DATASET CONTENT:
▬▬▬
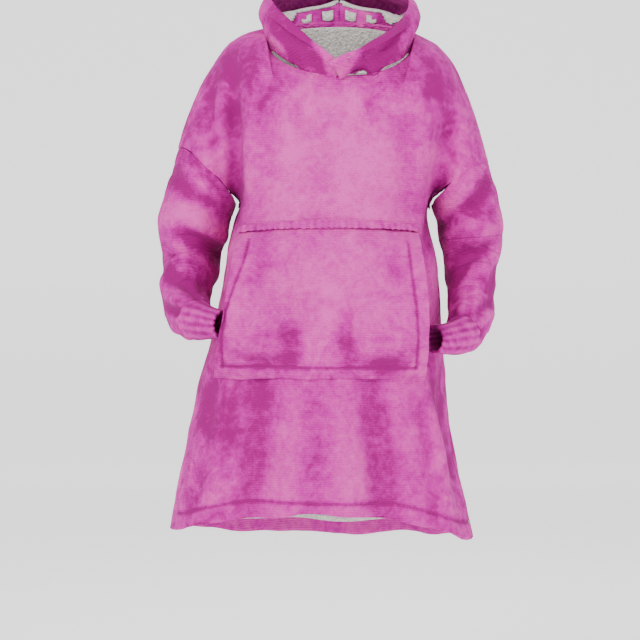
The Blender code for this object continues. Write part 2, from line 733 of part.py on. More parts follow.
def hood_point(side, turn, row, lift):
    _, share, front_out, front_up, side_out, side_up, back_out, back_up = HOOD_ROWS[row]
    angle = math.radians(turn)
    sideways = math.sin(angle)
    lengthways = math.cos(angle)
    if turn <= 90:
        ahead = -lengthways * (front_out + lift)
        up = mix(side_up, front_up, lengthways ** 2)
    else:
        ahead = -lengthways * back_out
        up = mix(side_up, back_up, lengthways ** 4)
    start = neck_point(side, clamp(turn, 0, 180))
    step = 90 / NECK_COLUMNS
    near = math.floor(clamp(turn, 0, 179.9) / step) * step
    along = (clamp(turn, 0, 180) - near) / step
    chord = neck_point(side, near).lerp(neck_point(side, near + step), along)
    point = chord.lerp(start, clamp(row / 2)).lerp(rim_point(side, turn), share)
    seat = HOOD_SEAT * (1 + 4 * ease((turn - 25) / 30) * ease((125 - turn) / 30))
    return point + Vector((side * sideways * side_out, ahead, up + seat))


def make_hood(panels):
    """Both halves of the hood, and the sherpa that lines them."""
    tree_points = []
    tree_faces = []
    for face in ("front", "back"):
        grid, _ = panels[face]
        base = len(tree_points)
        columns = len(grid[0])
        tree_points += [p for line in grid for p in line]
        for r in range(len(grid) - 1):
            for c in range(columns - 1):
                a = base + r * columns + c
                tree_faces.append((a, a + 1, a + columns + 1))
                tree_faces.append((a, a + columns + 1, a + columns))
    body = BVHTree.FromPolygons(tree_points, tree_faces)

    def clear(point, row):
        """Moves a point behind the back panel out of it, and one on the shoulder up."""
        if point.y > 0.02:
            hit, _, _, _ = body.ray_cast(Vector((point.x, 1.0, point.z)), Vector((0, -1, 0)))
            behind = HOOD_ROOM_BEHIND[min(row, 8)]
            if hit is not None and point.y < hit.y + behind:
                point.y = hit.y + behind
        hit, _, _, _ = body.ray_cast(Vector((point.x, point.y, 1.0)), Vector((0, 0, -1)))
        above = HOOD_ROOM_ABOVE[min(row, 8)]
        if hit is not None and point.z < hit.z + above and point.y < 0.10:
            point.z = hit.z + above
        return point

    for side in (-1, 1):
        name = "left" if side < 0 else "right"
        first = -HOOD_LAP if side > 0 else 3.0
        turns = [first] + [180 * k / HOOD_COLUMNS for k in range(1, HOOD_COLUMNS + 1)]
        grid = []
        for r in range(len(HOOD_ROWS)):
            line = []
            for turn in turns:
                front = 1 - ease(abs(turn) / 40)
                lift = LAP_STEP * front if side > 0 else 0.0
                line.append(hood_point(side, turn, r, lift))
            grid.append(line)
        for _ in range(HOOD_SMOOTHING):
            for r in range(1, len(grid)):
                grid[r] = [clear(p, r) for p in grid[r]]
            copy = [[p.copy() for p in line] for line in grid]
            for r in range(1, len(grid) - 1):
                for c in range(1, len(turns) - 1):
                    around = copy[r - 1][c] + copy[r + 1][c] + copy[r][c - 1] + copy[r][c + 1]
                    grid[r][c] = copy[r][c] * 0.5 + around * 0.125
        for r, line in enumerate(grid):
            if r > 0:
                grid[r] = [clear(p, r) for p in line]
            grid[r][-1].x = NECK_SHIFT + side * SEAM_GAP / 2
        normals = grid_normals(grid)
        middle = HOOD_COLUMNS // 2
        if normals[2][middle].dot(Vector((side, 0, 0))) < 0:
            normals = [[-n for n in line] for line in normals]
        for line in normals:
            line[-1] = Vector((0, line[-1].y, line[-1].z)).normalized()

        def pressed(r, c):
            """Share of the full thickness where the folds crowd over the shoulders and in front."""
            rows = [n for n in (r - 1, r + 1) if 0 <= n < len(grid)]
            apart = min((grid[n][k] - grid[r][k]).length
                        for n in rows for k in range(max(0, c - 1), min(len(turns), c + 2)))
            return mix(0.5, 1.0, ease(turns[c] / 45)) * clamp(apart / HOOD_CROWDING, 0.25)

        def thickness(r, c):
            puff = RIM_PUFF * ease((r - 11) / 2) * ease(turns[c] / 60)
            return -(HOOD_FLEECE + puff) * pressed(r, c)

        def lining_near(r, c):
            return -HOOD_FLEECE * pressed(r, c) - SEAM_GAP

        def lining_far(r, c):
            return -(HOOD_FLEECE + HOOD_SHERPA) * pressed(r, c) - SEAM_GAP

        wall("hood_" + name, grid, moved(grid, normals, thickness), "fleece")
        lined = grid[:-3]
        lined_normals = normals[:-3]
        near = moved(lined, lined_normals, lining_near)
        far = moved(lined, lined_normals, lining_far)
        wall("hood_lining_" + name, near, far, "sherpa")


def main():
    for old in list(bpy.data.objects):
        bpy.data.objects.remove(old, do_unlink=True)
    panels = make_body()
    for side in (-1, 1):
        make_sleeve(side)
    make_pocket(*panels["front"])
    make_hood(panels)


main()
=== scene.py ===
import math

import bmesh
import bpy
import numpy as np
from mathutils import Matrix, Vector, noise
from mathutils.bvhtree import BVHTree
from mathutils.kdtree import KDTree


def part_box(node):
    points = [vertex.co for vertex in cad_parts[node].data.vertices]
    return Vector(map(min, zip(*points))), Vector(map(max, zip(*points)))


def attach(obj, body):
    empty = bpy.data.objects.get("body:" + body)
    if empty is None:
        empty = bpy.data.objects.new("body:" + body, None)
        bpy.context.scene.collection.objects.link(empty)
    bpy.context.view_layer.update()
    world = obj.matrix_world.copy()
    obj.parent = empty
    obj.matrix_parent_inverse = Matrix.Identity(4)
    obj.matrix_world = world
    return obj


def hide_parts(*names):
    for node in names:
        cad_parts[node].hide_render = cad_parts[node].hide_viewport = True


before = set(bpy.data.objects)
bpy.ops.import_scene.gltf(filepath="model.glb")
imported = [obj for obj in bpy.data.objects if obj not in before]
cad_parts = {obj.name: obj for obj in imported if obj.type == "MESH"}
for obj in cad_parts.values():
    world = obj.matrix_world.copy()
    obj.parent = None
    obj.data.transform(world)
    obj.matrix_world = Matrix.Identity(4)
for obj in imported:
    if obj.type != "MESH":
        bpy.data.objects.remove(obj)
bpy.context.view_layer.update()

# Camera and studio. The camera stands at half the garment's height, 3.3 m in front of it. The
# floor is pale board that curves up into the backdrop, lit a little from behind, under large
# soft lamps.
CAMERA_X = -0.0255
CAMERA_DISTANCE = 3.3
HALF_HEIGHT = -0.493
camera = bpy.data.objects.new("camera", bpy.data.cameras.new("camera"))
bpy.context.scene.collection.objects.link(camera)
camera.location = (CAMERA_X, -CAMERA_DISTANCE, HALF_HEIGHT)
camera.rotation_euler = (math.radians(90), 0, 0)
camera.data.sensor_width = 36
camera.data.lens = 109.2
camera.data.clip_end = 50
bpy.context.scene.camera = camera

FLOOR_Z = -1.30
FLOOR_FRONT_Y = -8.0
HALF_FLOOR_WIDTH = 9.0
BACKDROP_Y = 8.0
BACKDROP_HEIGHT = 4.0
CURVE_RADIUS = 1.2
curve_start = BACKDROP_Y - CURVE_RADIUS
sweep = bmesh.new()
floor_edge = [sweep.verts.new((x, FLOOR_FRONT_Y, FLOOR_Z)) for x in (-HALF_FLOOR_WIDTH, HALF_FLOOR_WIDTH)]
front_edge = sweep.edges.new(floor_edge)
flat = bmesh.ops.extrude_edge_only(sweep, edges=[front_edge])
moved = [v for v in flat["geom"] if isinstance(v, bmesh.types.BMVert)]
bmesh.ops.translate(sweep, verts=moved, vec=(0, curve_start - FLOOR_FRONT_Y, 0))
far_edge = [e for e in flat["geom"] if isinstance(e, bmesh.types.BMEdge)]
curve = bmesh.ops.spin(sweep, geom=far_edge + moved, cent=(0, curve_start, FLOOR_Z + CURVE_RADIUS),
                       axis=(1, 0, 0), angle=math.radians(90), steps=16)
top_edges = [e for e in curve["geom_last"] if isinstance(e, bmesh.types.BMEdge)]
wall = bmesh.ops.extrude_edge_only(sweep, edges=top_edges)
wall_top = [v for v in wall["geom"] if isinstance(v, bmesh.types.BMVert)]
bmesh.ops.translate(sweep, verts=wall_top, vec=(0, 0, BACKDROP_HEIGHT))
bmesh.ops.recalc_face_normals(sweep, faces=sweep.faces)
floor_mesh = bpy.data.meshes.new("floor")
sweep.to_mesh(floor_mesh)
sweep.free()
floor_mesh.shade_smooth()
floor = bpy.data.objects.new("floor", floor_mesh)
bpy.context.scene.collection.objects.link(floor)
board = bpy.data.materials.new("pale_board")
board.use_nodes = True
board_surface = board.node_tree.nodes["Principled BSDF"]
board_surface.inputs["Base Color"].default_value = (0.97, 0.97, 0.97, 1)
board_surface.inputs["Roughness"].default_value = 0.9
board_surface.inputs["Emission Color"].default_value = (1.0, 1.0, 1.0, 1)
board_surface.inputs["Emission Strength"].default_value = 0.5
floor_mesh.materials.append(board)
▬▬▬
STATED TASK:
From the line that contains "cad_parts[node].hide_render = cad_parts[node].hide_viewport" through the line that contains "bpy.context.scene.camera = camera", reproduce every line exactly, both end lines included.

RESPONSE:
        cad_parts[node].hide_render = cad_parts[node].hide_viewport = True


before = set(bpy.data.objects)
bpy.ops.import_scene.gltf(filepath="model.glb")
imported = [obj for obj in bpy.data.objects if obj not in before]
cad_parts = {obj.name: obj for obj in imported if obj.type == "MESH"}
for obj in cad_parts.values():
    world = obj.matrix_world.copy()
    obj.parent = None
    obj.data.transform(world)
    obj.matrix_world = Matrix.Identity(4)
for obj in imported:
    if obj.type != "MESH":
        bpy.data.objects.remove(obj)
bpy.context.view_layer.update()

# Camera and studio. The camera stands at half the garment's height, 3.3 m in front of it. The
# floor is pale board that curves up into the backdrop, lit a little from behind, under large
# soft lamps.
CAMERA_X = -0.0255
CAMERA_DISTANCE = 3.3
HALF_HEIGHT = -0.493
camera = bpy.data.objects.new("camera", bpy.data.cameras.new("camera"))
bpy.context.scene.collection.objects.link(camera)
camera.location = (CAMERA_X, -CAMERA_DISTANCE, HALF_HEIGHT)
camera.rotation_euler = (math.radians(90), 0, 0)
camera.data.sensor_width = 36
camera.data.lens = 109.2
camera.data.clip_end = 50
bpy.context.scene.camera = camera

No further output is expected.